→ **To be done**: Repeat exactly the lines of the listing below, please, starting with the first and ending with the line containing "flag.data.materials.append(flag_black)"; leave out the rest.
-- start --
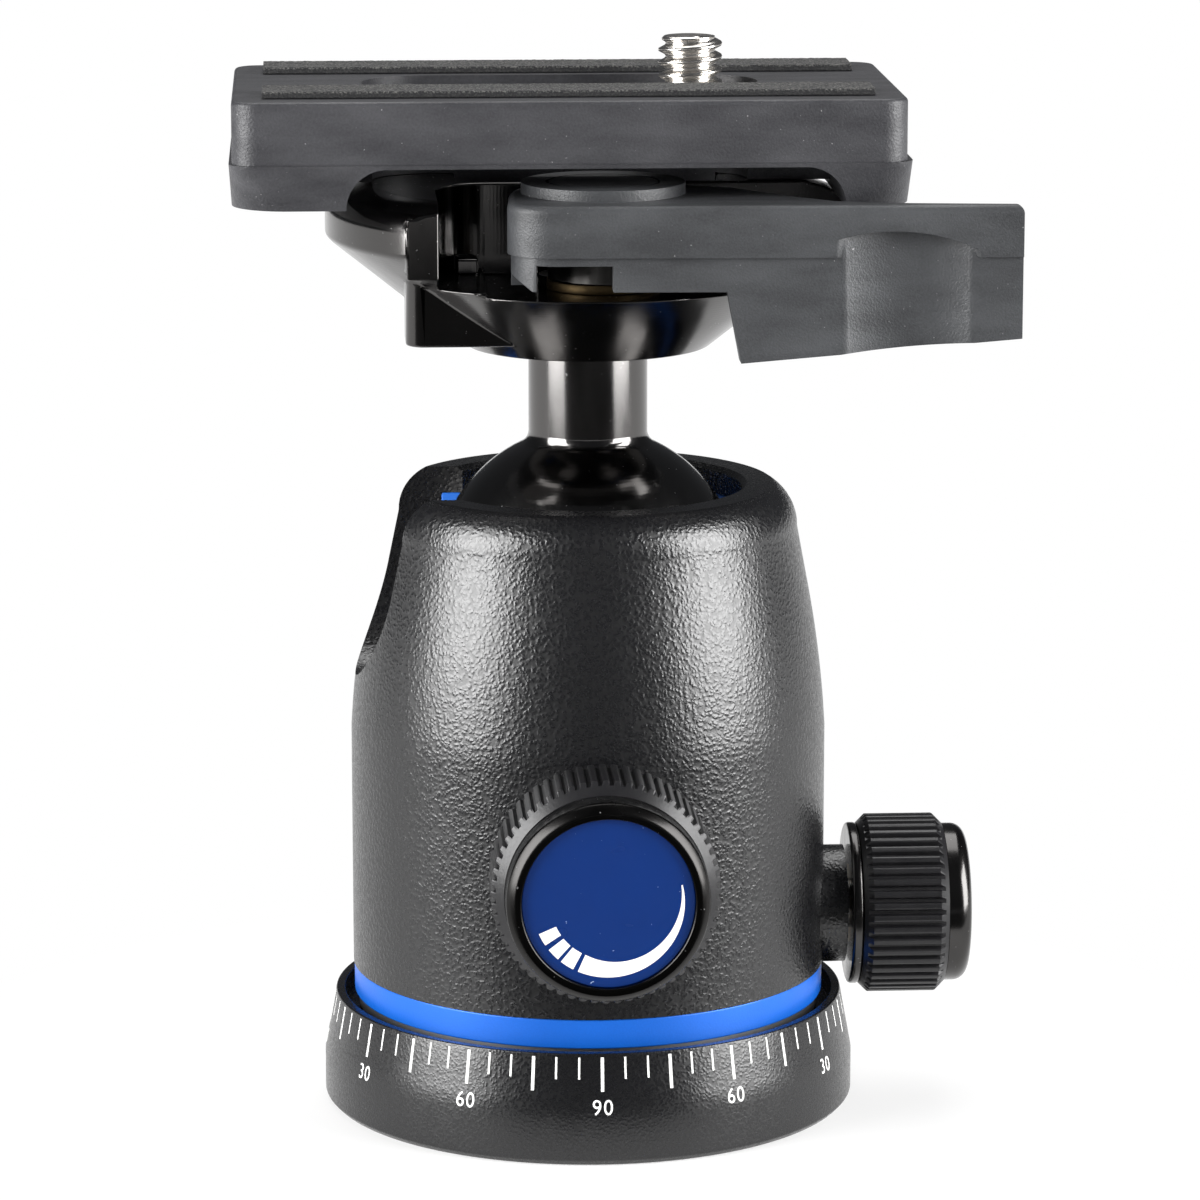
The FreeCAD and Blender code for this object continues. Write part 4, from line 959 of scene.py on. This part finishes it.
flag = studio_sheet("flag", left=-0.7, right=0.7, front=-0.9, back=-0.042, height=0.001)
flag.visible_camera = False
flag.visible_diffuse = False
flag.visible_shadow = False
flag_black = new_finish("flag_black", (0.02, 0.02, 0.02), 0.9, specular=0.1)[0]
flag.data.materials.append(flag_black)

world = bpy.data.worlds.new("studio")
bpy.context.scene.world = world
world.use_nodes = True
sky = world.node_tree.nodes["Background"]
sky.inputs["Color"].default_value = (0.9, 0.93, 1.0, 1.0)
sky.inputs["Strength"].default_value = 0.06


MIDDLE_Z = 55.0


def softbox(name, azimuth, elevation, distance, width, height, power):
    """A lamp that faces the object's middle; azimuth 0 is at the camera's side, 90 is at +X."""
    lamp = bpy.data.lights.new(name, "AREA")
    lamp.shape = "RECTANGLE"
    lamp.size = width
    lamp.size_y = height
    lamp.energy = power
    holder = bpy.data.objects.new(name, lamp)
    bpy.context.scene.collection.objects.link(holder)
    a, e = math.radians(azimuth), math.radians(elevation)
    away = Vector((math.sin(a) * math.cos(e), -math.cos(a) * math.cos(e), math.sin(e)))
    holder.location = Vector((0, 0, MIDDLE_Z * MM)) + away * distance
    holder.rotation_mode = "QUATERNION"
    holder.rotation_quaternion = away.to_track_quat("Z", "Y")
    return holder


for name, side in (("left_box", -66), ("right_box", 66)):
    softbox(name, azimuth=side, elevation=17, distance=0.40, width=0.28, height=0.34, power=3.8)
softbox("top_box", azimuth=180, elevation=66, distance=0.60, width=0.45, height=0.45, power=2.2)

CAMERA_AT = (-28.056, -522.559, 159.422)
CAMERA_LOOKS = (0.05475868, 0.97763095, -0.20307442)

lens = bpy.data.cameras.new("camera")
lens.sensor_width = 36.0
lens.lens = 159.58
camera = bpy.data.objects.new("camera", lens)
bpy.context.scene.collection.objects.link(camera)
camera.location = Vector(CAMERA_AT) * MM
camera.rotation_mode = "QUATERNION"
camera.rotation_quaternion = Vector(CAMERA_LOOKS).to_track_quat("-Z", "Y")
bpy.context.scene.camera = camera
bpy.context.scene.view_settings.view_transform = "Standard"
-- end --
→ **Solved problem**:
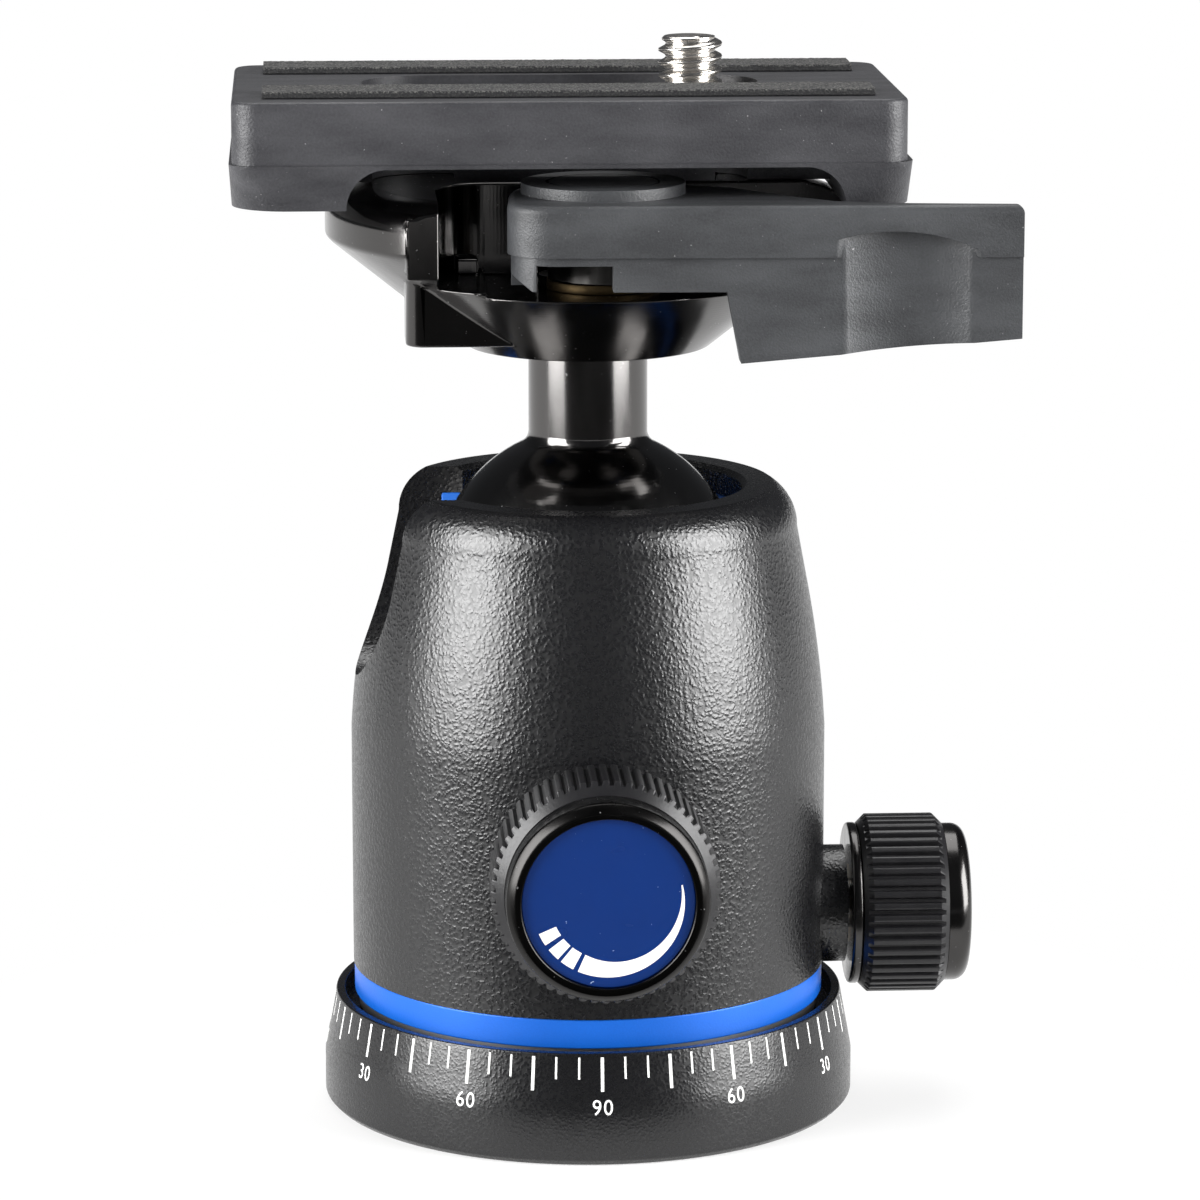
The FreeCAD and Blender code for this object continues. Write part 4, from line 959 of scene.py on. This part finishes it.
flag = studio_sheet("flag", left=-0.7, right=0.7, front=-0.9, back=-0.042, height=0.001)
flag.visible_camera = False
flag.visible_diffuse = False
flag.visible_shadow = False
flag_black = new_finish("flag_black", (0.02, 0.02, 0.02), 0.9, specular=0.1)[0]
flag.data.materials.append(flag_black)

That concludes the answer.